For all of the things it professes that we should do, the Report is painfully shallow on recognizing the foundations that have been built and established over the past five years to enhance border protection, chemical security, emergency management, security operations at airports, ports and a number of other areas.

Even though these areas are by no means perfect today – and will only get better with time and experience – if you were to wake up from a coma, pick up this report and read it without knowing anything about the issues it discusses, you would swear that absolutely nothing has been done since 9/11.

Nothing could be further from the truth. Huge investments in time, resources, people and programs are underway today in cyber security, transportation, emergency management planning and coordination, critical infrastructure planning and so forth. None of that is captured in this piece.

The Report also glosses over one of the greatest challenges that DHS has today – Congressional oversight. Depending on whose list you look at, there are either 86 or 88 Congressional Committees that have purview over DHS. Talk about death by a thousand cuts.

If that image does not capture your attention – this one will.

Imagine having 86-88 proctologists, each with their own sigmoidoscope, all working at the same time on the same patient. Each is using their own ‘probe”– usually without any sedation for the patient.

Or how about this image?

Imagine working on your jump shot on the basketball court only to have 86-88 different coaches along the sidelines, all taking a page from legendary coach Bobby Knight’s playbook to scream and throw chairs as a means of constructive criticism.

Neither of these two examples are pretty or comfortable sights, but let’s be real – this is the current environment today with the existing Congressional oversight structure of DHS. This type of ‘preventative medicine’ and ‘coaching’ is killing the very patient we need to be strong, upright and in the game…
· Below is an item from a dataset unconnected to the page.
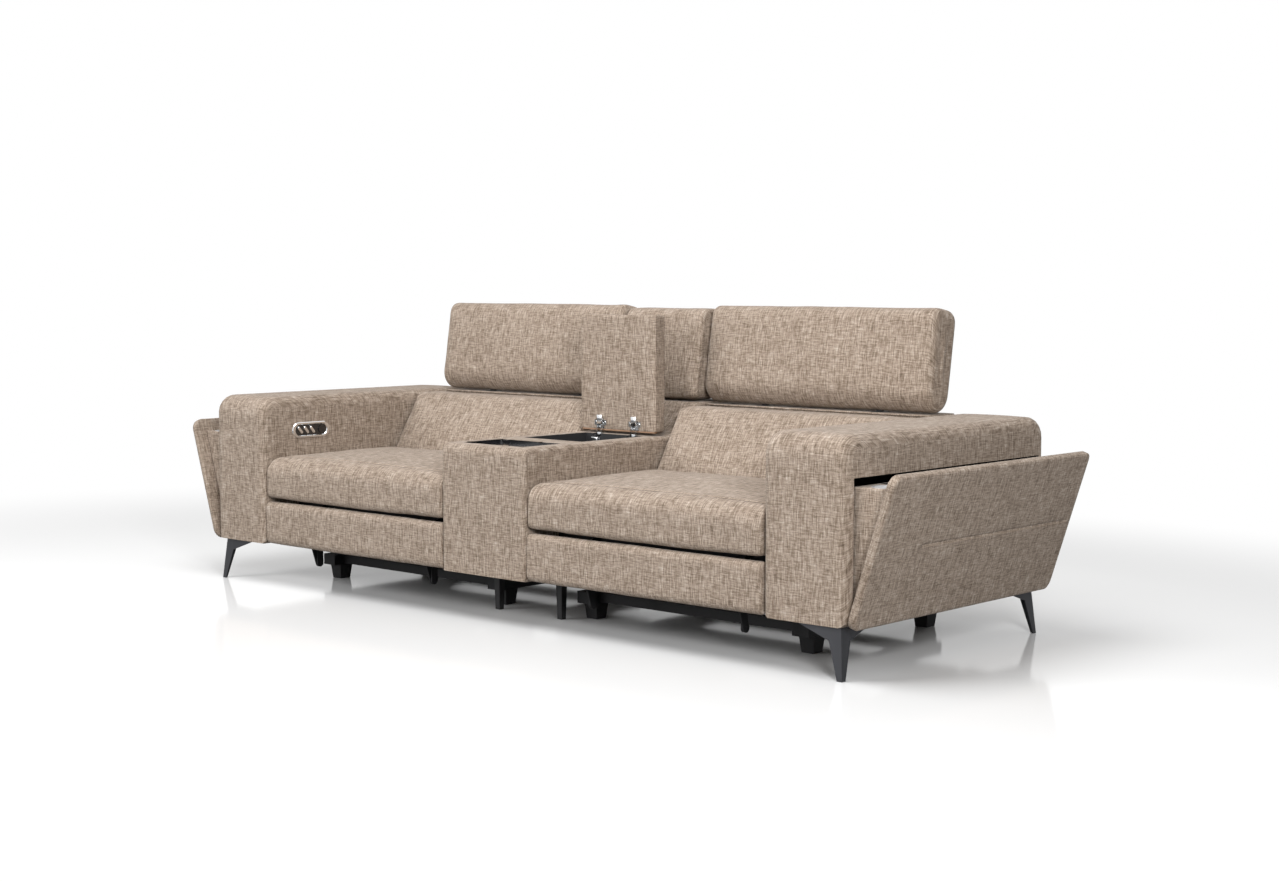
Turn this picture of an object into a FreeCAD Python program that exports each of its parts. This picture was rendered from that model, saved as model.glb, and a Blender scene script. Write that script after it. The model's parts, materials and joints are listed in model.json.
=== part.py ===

Do the doctors (Congressional Members) deserve and warrant a look (oversight) at the patient under their care? Do the coaches (Congressional Members) deserve to point out the failures in the game performance of their players? The answer to both questions is a resounding “YES!” but there is not a patient, player, company or organization that can keep its attentions focused enough to succeed under these conditions.
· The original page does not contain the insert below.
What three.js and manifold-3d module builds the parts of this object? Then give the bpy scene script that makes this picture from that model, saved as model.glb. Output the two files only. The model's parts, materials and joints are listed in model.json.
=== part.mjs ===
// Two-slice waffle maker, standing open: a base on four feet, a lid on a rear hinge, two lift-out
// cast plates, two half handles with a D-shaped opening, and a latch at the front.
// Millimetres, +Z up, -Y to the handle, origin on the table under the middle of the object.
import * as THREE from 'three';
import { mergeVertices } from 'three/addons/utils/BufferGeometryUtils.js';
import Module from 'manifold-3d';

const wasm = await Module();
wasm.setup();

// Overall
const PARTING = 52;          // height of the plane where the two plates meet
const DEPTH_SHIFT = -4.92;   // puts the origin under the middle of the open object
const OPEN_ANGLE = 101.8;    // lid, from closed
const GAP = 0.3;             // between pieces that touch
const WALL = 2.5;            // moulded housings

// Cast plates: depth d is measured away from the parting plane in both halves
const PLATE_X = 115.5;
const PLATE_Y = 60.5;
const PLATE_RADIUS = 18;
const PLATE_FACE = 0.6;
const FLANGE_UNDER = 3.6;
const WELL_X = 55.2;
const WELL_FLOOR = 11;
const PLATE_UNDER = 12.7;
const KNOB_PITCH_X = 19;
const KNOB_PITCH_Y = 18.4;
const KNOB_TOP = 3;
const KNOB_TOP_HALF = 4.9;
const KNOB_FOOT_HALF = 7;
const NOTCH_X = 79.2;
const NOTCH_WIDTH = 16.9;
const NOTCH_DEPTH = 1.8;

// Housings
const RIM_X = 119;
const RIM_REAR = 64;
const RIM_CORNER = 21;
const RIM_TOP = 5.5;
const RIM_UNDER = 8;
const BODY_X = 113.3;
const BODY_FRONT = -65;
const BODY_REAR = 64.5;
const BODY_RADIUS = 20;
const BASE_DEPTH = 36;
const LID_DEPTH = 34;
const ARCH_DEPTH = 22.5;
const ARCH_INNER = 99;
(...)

The record on this effort is very clear – DHS and Congress have done an awful lot of organizational box ‘adjustment’ over the past five years to help ‘improve its mission performance.’ Some of those efforts have worked. At the same time, though, the demands upon the Department’s leadership and components for hearings, reports, briefings, individual meetings with State and District based companies who make the ‘magic box’ that DHS needs to buy (and mandate everyone else to buy) only continues to grow.
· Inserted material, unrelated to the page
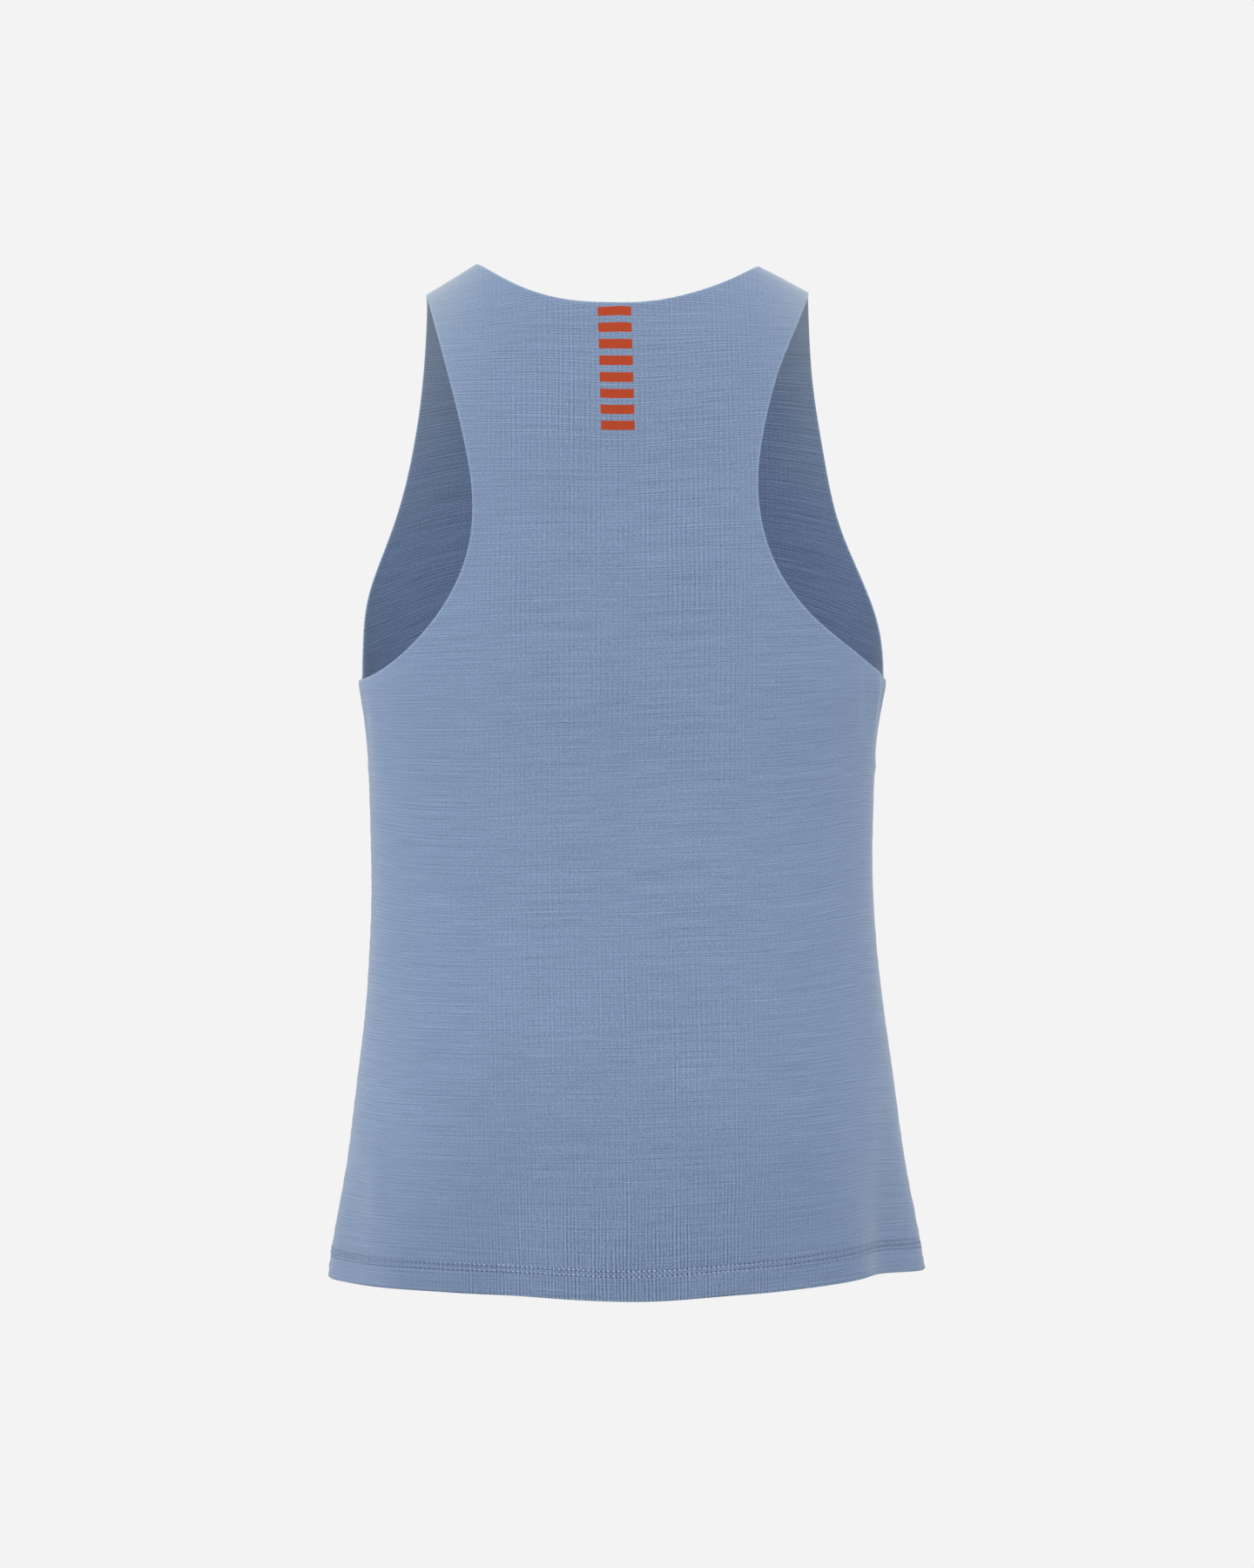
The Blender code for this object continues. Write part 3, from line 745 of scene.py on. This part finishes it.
# The knit's material, with the ladder below printTop if that is given
def jerseyMaterial(name, printTop=None, contrast=1.0):
    look = jerseyLook
    made, tree, shader = newMaterial(
        name,
        Metallic=0.0,
        Sheen_Weight=look["sheen"],
        Sheen_Roughness=look["sheenRoughness"],
        Sheen_Tint=look["sheenTint"],
        Specular_IOR_Level=look["specular"],
    )
    place = tree.node("ShaderNodeUVMap", {"uv_map": "cloth"})
    across, up = tree.part(place, 0), tree.part(place, 1)
    edge = tree.part(tree.node("ShaderNodeUVMap", {"uv_map": "edge"}), 0)

    # One of the noises, from -1 to 1
    def noise(which, step=0):
        acrossScale, upScale, detail, offset = noises[which]
        x, y = across * acrossScale + (offset + step), up * upScale
        point = tree.node("ShaderNodeCombineXYZ", None, 0, X=x, Y=y)
        flatNoise = {"noise_dimensions": "2D"}
        cloud = tree.node("ShaderNodeTexNoise", flatNoise, 0, Vector=point, Scale=1.0, Detail=detail)
        return cloud * 2.0 - 1.0

    # Shares of the four zones, and of the middle of the cloth against its sides
    def around(zone):
        place, reach = zones[zone]
        return tree.bell(up - place, reach)

    hem, arms, neck = tree.bell(up, zones["hem"]), around("arms"), tree.ramp(up, *zones["neck"])
    waist = tree.maths("MAXIMUM", 1.0 - hem - arms - neck, 0.0)
    centre = tree.bell(across, zones["centre"], 4.0)
    swing, mean, least = look["patches"]
    patches = tree.maths("MAXIMUM", noise("patches") * swing + mean, least)
    patches = patches + hem * (1.0 - patches)

    # One set of lines along a direction, with the phase shifted by a slow noise
    def lines(along, row, wander):
        wavelength, shift, *strengths = row
        wave = tree.maths("SINE", along * (2 * np.pi / wavelength) + wander * shift)
        return wave * sum(zone * strength for zone, strength in zip((hem, waist, arms, neck), strengths))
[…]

The resulting reports have done little but contribute to global warming by wiping out countless miles of forests to print countless pages —- just to give someone, somewhere in the bowels of a Congressional office building the opportunity to pour over pages of text in hopes of preparing the ‘gotcha’ question for the next Congressional hearing that will make their boss look good on C-Span for the folks back home.

There will always be things that are wrong and that could be done better. The Department, its people and its programs should all be held accountable through oversight. However, using 86 Bobby Knights is not the way to do it.

For all of the celebratory hoopla that went into the passage of the remaining 9/11 Commission Recommendations last year, the esteemed leadership of Congress left one out – the streamlining of Congressional oversight of homeland security. Now that’s leadership we can all be proud of…

If reports like this want to really have an impact on the future of homeland security, the Center for American Progress and similar organizations would do best to recognize the foundations that are in place and instead identify ways to correct the doctors and coaches who are killing the Department we desperately need to succeed.